Au milieu des coups de feu, la diffusion de ces images surréalistes s'est poursuivie en direct pendant de longues minutes. Jusqu'à apparemment l'intervention des forces de l'ordre aux cris de «Police! Police!». Personne n'a, semble-t-il, été tué ou blessé dans le raid et 13 assaillants ont été interpellés, a constaté l'AFP.

«Ce sont des jours extrêmement difficiles», l'exécutif ayant pris «la décision importante de lutter de front contre ces menaces terroristes», a reconnu mardi le secrétaire à la communication de la présidence, Roberto Izurieta.

L'évasion de «Fito» a été suivie de plusieurs mutineries et de prises en otage de gardiens dans diverses prisons, le tout relayé par d'effrayantes vidéos diffusées sur les réseaux sociaux montrant les captifs menacés par les couteaux de détenus masqués. Mardi, de nouvelles vidéos sont apparues, montrant cette fois l'exécution d'au moins deux gardiens, par arme à feu et pendaison.

Scènes de panique

Dans un communiqué, l'administration pénitentiaire (SNAI) a fait état de 139 de ses personnels actuellement toujours retenus en otage dans cinq prisons du pays. Le SNAI n'a pas commenté les vidéos d'exécution.

L'état d'urgence décrété lundi par M. Noboa s'étend à tout le territoire et pendant 60 jours. L'armée est ainsi autorisée à assurer le maintien de l'ordre dans les rues (avec un couvre-feu nocturne) et les prisons.

Il reste manifestement sans grand effet jusqu'à présent: de très nombreux incidents, dont l'enlèvement de sept policiers, ont également été signalés un peu partout dans le pays.

Impression de chaos

Dans la ville portuaire de Guayaquil, où les groupes criminels sont tout puissants, le chef de la police a indiqué que les violences ont fait huit morts et trois blessés. Deux policiers ont également été «vicieusement assassinés par des criminels armés» dans la ville de Nobol, près de Guayaquil.

Les images diffusées sur les réseaux sociaux, difficiles à vérifier, donnent une idée de ces violences et alimentent l'impression d'un chaos qui s'installe progressivement dans certaines localités du pays: attaques au cocktail Molotov, voitures incendiées, tirs au hasard sur des policiers, scènes de panique...

Dans le grand port de Guayaquil, plongé dans la psychose, de nombreux établissements hôteliers et restaurants ont fermé, tandis que des véhicules de l'armée patrouillent dans les rues, a-t-on constaté. Dans la capitale Quito, gagnée par la peur, magasins et centres commerciaux fermaient également prématurément.
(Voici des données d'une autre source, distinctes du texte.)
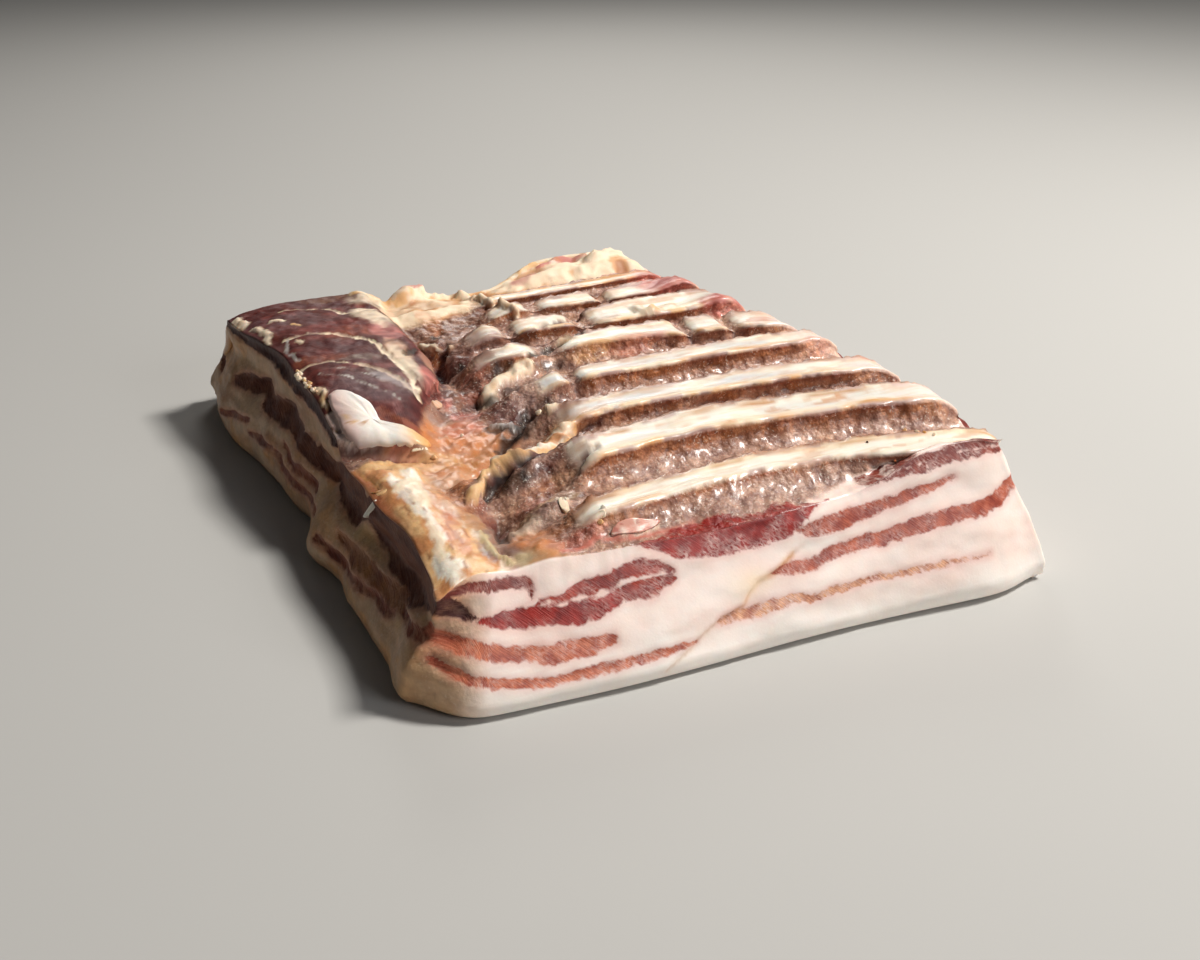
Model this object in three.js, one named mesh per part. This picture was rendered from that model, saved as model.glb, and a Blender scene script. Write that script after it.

Dans la soirée, le ministère de l'Education a ordonné la fermeture provisoire de toutes les écoles du pays.

Washington préoccupée

Le chef de la diplomatie américaine pour l'Amérique latine, Brian Nichols, a dit les Etats-unis «extrêmement préoccupés par la violence» et être «en contact étroit avec le président (Daniel) Noboa et le gouvernement équatorien (...) prêts à fournir de l'assistance».

Le Brésil, le Chili, la Colombie et le Pérou ont exprimé leur soutien à l'Equateur, disant leur rejet de la violence.